>>>>>

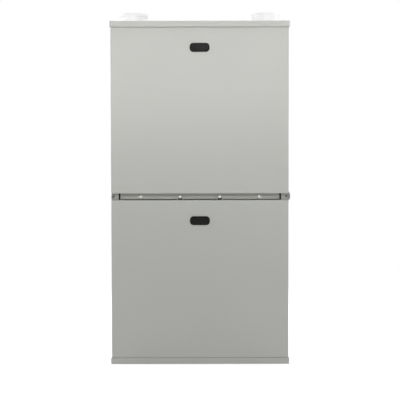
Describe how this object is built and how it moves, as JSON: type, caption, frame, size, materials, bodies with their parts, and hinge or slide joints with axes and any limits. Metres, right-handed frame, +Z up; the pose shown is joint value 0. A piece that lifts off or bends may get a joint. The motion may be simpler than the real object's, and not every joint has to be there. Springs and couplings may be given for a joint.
{
  "type": "forced air gas furnace",
  "caption": "Upflow condensing warm-air gas furnace: tall painted steel cabinet with two stacked doors, vent and air pipe couplings on top, burners, heat exchanger and blower inside.",
  "frame": {"origin": "on the floor under the middle of the base pan", "axes": "+Z up, -Y towards the doors at the front, +X to the right seen from the front"},
  "size_m": [0.459, 0.7342, 0.893],
  "materials": {
    "cabinet_paint": "satin light grey paint",
    "galvanised_steel": "galvanised",
    "aluminised_steel": "dull aluminised",
    "stainless_steel": "bright stainless",
    "zinc_plated_steel": "zinc plated",
    "black_steel": "black",
    "cast_metal": "die cast",
    "motor_grey": "grey enamel",
    "white_pvc": "satin white",
    "smoked_window": "gloss, near black",
    "black_plastic": "moulded",
    "grey_plastic": "moulded",
    "blue_plastic": "moulded",
    "red_plastic": "moulded",
    "black_rubber": "matte",
    "ceramic": "unglazed",
    "circuit_board": "solder mask",
    "brass": "plain"
  },
  "bodies": {
    "cabinet": {"base_pan": "cabinet_paint", "bottom_filler_panel": "galvanised_steel", "left_side_panel": "cabinet_paint", "right_side_panel": "cabinet_paint", "back_panel": "cabinet_paint", "top_panel": "cabinet_paint", "mid_rail": "cabinet_paint", "blower_deck": "galvanised_steel", "vestibule_panel": "galvanised_steel", "right_drain_plug": "grey_plastic", "left_conduit_plug": "grey_plastic", "vent_coupling": "white_pvc", "intake_coupling": "white_pvc", "heat_exchanger_tube_1": "aluminised_steel", "heat_exchanger_tube_2": "aluminised_steel", "heat_exchanger_tube_3": "aluminised_steel", "hot_header": "aluminised_steel", "secondary_coil": "stainless_steel", "collector_box": "black_plastic", "condensate_trap": "grey_plastic", "drain_hose": "black_rubber", "inducer_housing": "black_plastic", "inducer_motor": "motor_grey", "pressure_switch": "blue_plastic", "limit_switch": "ceramic", "rollout_switch": "black_plastic", "inshot_burners": "aluminised_steel", "burner_tray": "galvanised_steel", "gas_manifold": "black_steel", "gas_valve": "cast_metal", "hot_surface_igniter": "ceramic", "flame_sensor": "ceramic", "blower_side_left": "galvanised_steel", "blower_side_right": "galvanised_steel", "blower_scroll": "galvanised_steel", "blower_motor": "motor_grey", "motor_mount": "zinc_plated_steel", "control_panel": "galvanised_steel", "control_board": "circuit_board", "transformer": "motor_grey", "junction_box": "galvanised_steel", "door_switch": "black_plastic", "wiring_harness": "black_rubber"},
    "upper_door": {"upper_door": "cabinet_paint", "upper_sight_glass": "smoked_window", "upper_door_screw_left": "zinc_plated_steel", "upper_door_screw_right": "zinc_plated_steel"},
    "lower_door": {"lower_door": "cabinet_paint", "lower_sight_glass": "smoked_window", "lower_door_clip_left": "black_steel", "lower_door_clip_right": "black_steel", "lower_door_screw_left": "zinc_plated_steel", "lower_door_screw_right": "zinc_plated_steel"},
    "blower_rotor": {"blower_wheel": "galvanised_steel", "blower_motor_shaft": "zinc_plated_steel"},
    "inducer_rotor": {"inducer_wheel": "grey_plastic", "inducer_shaft": "zinc_plated_steel"},
    "gas_knob": {"gas_valve_knob": "red_plastic"},
    "reset_button": {"rollout_reset_button": "red_plastic"},
    "door_switch_plunger": {"door_switch_plunger": "brass"}
  },
  "joints": [
    {"name": "upper_door_pull", "type": "slide", "parent": "cabinet", "child": "upper_door", "axis": [0, -1, 0], "range_m": [0, 0.3]},
    {"name": "lower_door_pull", "type": "slide", "parent": "cabinet", "child": "lower_door", "axis": [0, -1, 0], "range_m": [0, 0.3]},
    {"name": "blower_spin", "type": "hinge", "parent": "cabinet", "child": "blower_rotor", "pos_m": [0, 0.04, 0.214], "axis": [1, 0, 0], "continuous": true},
    {"name": "inducer_spin", "type": "hinge", "parent": "cabinet", "child": "inducer_rotor", "pos_m": [-0.128, -0.22, 0.5204], "axis": [0, 1, 0], "continuous": true},
    {"name": "gas_knob_turn", "type": "hinge", "parent": "cabinet", "child": "gas_knob", "pos_m": [0.149, -0.33, 0.7183], "axis": [0, -1, 0], "range_deg": [-90, 0]},
    {"name": "rollout_reset_press", "type": "slide", "parent": "cabinet", "child": "reset_button", "axis": [0, 1, 0], "range_m": [0, 0.002], "stiffness_N_per_m": 150},
    {"name": "door_switch_travel", "type": "slide", "parent": "cabinet", "child": "door_switch_plunger", "axis": [0, -1, 0], "range_m": [0, 0.006]}
  ],
  "couplings": [
    {"joint": "door_switch_travel", "follows": "lower_door_pull", "ratio": 0.02}
  ]
}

<<<<<

- Instruction
From the listing above, reproduce all the lines exactly.

- Result
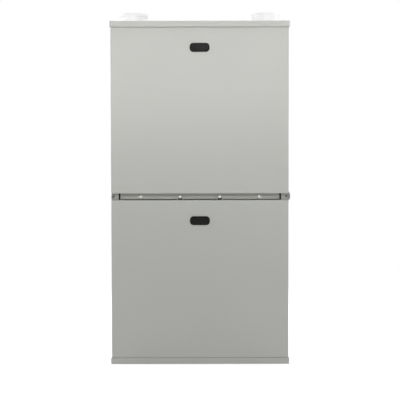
Describe how this object is built and how it moves, as JSON: type, caption, frame, size, materials, bodies with their parts, and hinge or slide joints with axes and any limits. Metres, right-handed frame, +Z up; the pose shown is joint value 0. A piece that lifts off or bends may get a joint. The motion may be simpler than the real object's, and not every joint has to be there. Springs and couplings may be given for a joint.
{
  "type": "forced air gas furnace",
  "caption": "Upflow condensing warm-air gas furnace: tall painted steel cabinet with two stacked doors, vent and air pipe couplings on top, burners, heat exchanger and blower inside.",
  "frame": {"origin": "on the floor under the middle of the base pan", "axes": "+Z up, -Y towards the doors at the front, +X to the right seen from the front"},
  "size_m": [0.459, 0.7342, 0.893],
  "materials": {
    "cabinet_paint": "satin light grey paint",
    "galvanised_steel": "galvanised",
    "aluminised_steel": "dull aluminised",
    "stainless_steel": "bright stainless",
    "zinc_plated_steel": "zinc plated",
    "black_steel": "black",
    "cast_metal": "die cast",
    "motor_grey": "grey enamel",
    "white_pvc": "satin white",
    "smoked_window": "gloss, near black",
    "black_plastic": "moulded",
    "grey_plastic": "moulded",
    "blue_plastic": "moulded",
    "red_plastic": "moulded",
    "black_rubber": "matte",
    "ceramic": "unglazed",
    "circuit_board": "solder mask",
    "brass": "plain"
  },
  "bodies": {
    "cabinet": {"base_pan": "cabinet_paint", "bottom_filler_panel": "galvanised_steel", "left_side_panel": "cabinet_paint", "right_side_panel": "cabinet_paint", "back_panel": "cabinet_paint", "top_panel": "cabinet_paint", "mid_rail": "cabinet_paint", "blower_deck": "galvanised_steel", "vestibule_panel": "galvanised_steel", "right_drain_plug": "grey_plastic", "left_conduit_plug": "grey_plastic", "vent_coupling": "white_pvc", "intake_coupling": "white_pvc", "heat_exchanger_tube_1": "aluminised_steel", "heat_exchanger_tube_2": "aluminised_steel", "heat_exchanger_tube_3": "aluminised_steel", "hot_header": "aluminised_steel", "secondary_coil": "stainless_steel", "collector_box": "black_plastic", "condensate_trap": "grey_plastic", "drain_hose": "black_rubber", "inducer_housing": "black_plastic", "inducer_motor": "motor_grey", "pressure_switch": "blue_plastic", "limit_switch": "ceramic", "rollout_switch": "black_plastic", "inshot_burners": "aluminised_steel", "burner_tray": "galvanised_steel", "gas_manifold": "black_steel", "gas_valve": "cast_metal", "hot_surface_igniter": "ceramic", "flame_sensor": "ceramic", "blower_side_left": "galvanised_steel", "blower_side_right": "galvanised_steel", "blower_scroll": "galvanised_steel", "blower_motor": "motor_grey", "motor_mount": "zinc_plated_steel", "control_panel": "galvanised_steel", "control_board": "circuit_board", "transformer": "motor_grey", "junction_box": "galvanised_steel", "door_switch": "black_plastic", "wiring_harness": "black_rubber"},
    "upper_door": {"upper_door": "cabinet_paint", "upper_sight_glass": "smoked_window", "upper_door_screw_left": "zinc_plated_steel", "upper_door_screw_right": "zinc_plated_steel"},
    "lower_door": {"lower_door": "cabinet_paint", "lower_sight_glass": "smoked_window", "lower_door_clip_left": "black_steel", "lower_door_clip_right": "black_steel", "lower_door_screw_left": "zinc_plated_steel", "lower_door_screw_right": "zinc_plated_steel"},
    "blower_rotor": {"blower_wheel": "galvanised_steel", "blower_motor_shaft": "zinc_plated_steel"},
    "inducer_rotor": {"inducer_wheel": "grey_plastic", "inducer_shaft": "zinc_plated_steel"},
    "gas_knob": {"gas_valve_knob": "red_plastic"},
    "reset_button": {"rollout_reset_button": "red_plastic"},
    "door_switch_plunger": {"door_switch_plunger": "brass"}
  },
  "joints": [
    {"name": "upper_door_pull", "type": "slide", "parent": "cabinet", "child": "upper_door", "axis": [0, -1, 0], "range_m": [0, 0.3]},
    {"name": "lower_door_pull", "type": "slide", "parent": "cabinet", "child": "lower_door", "axis": [0, -1, 0], "range_m": [0, 0.3]},
    {"name": "blower_spin", "type": "hinge", "parent": "cabinet", "child": "blower_rotor", "pos_m": [0, 0.04, 0.214], "axis": [1, 0, 0], "continuous": true},
    {"name": "inducer_spin", "type": "hinge", "parent": "cabinet", "child": "inducer_rotor", "pos_m": [-0.128, -0.22, 0.5204], "axis": [0, 1, 0], "continuous": true},
    {"name": "gas_knob_turn", "type": "hinge", "parent": "cabinet", "child": "gas_knob", "pos_m": [0.149, -0.33, 0.7183], "axis": [0, -1, 0], "range_deg": [-90, 0]},
    {"name": "rollout_reset_press", "type": "slide", "parent": "cabinet", "child": "reset_button", "axis": [0, 1, 0], "range_m": [0, 0.002], "stiffness_N_per_m": 150},
    {"name": "door_switch_travel", "type": "slide", "parent": "cabinet", "child": "door_switch_plunger", "axis": [0, -1, 0], "range_m": [0, 0.006]}
  ],
  "couplings": [
    {"joint": "door_switch_travel", "follows": "lower_door_pull", "ratio": 0.02}
  ]
}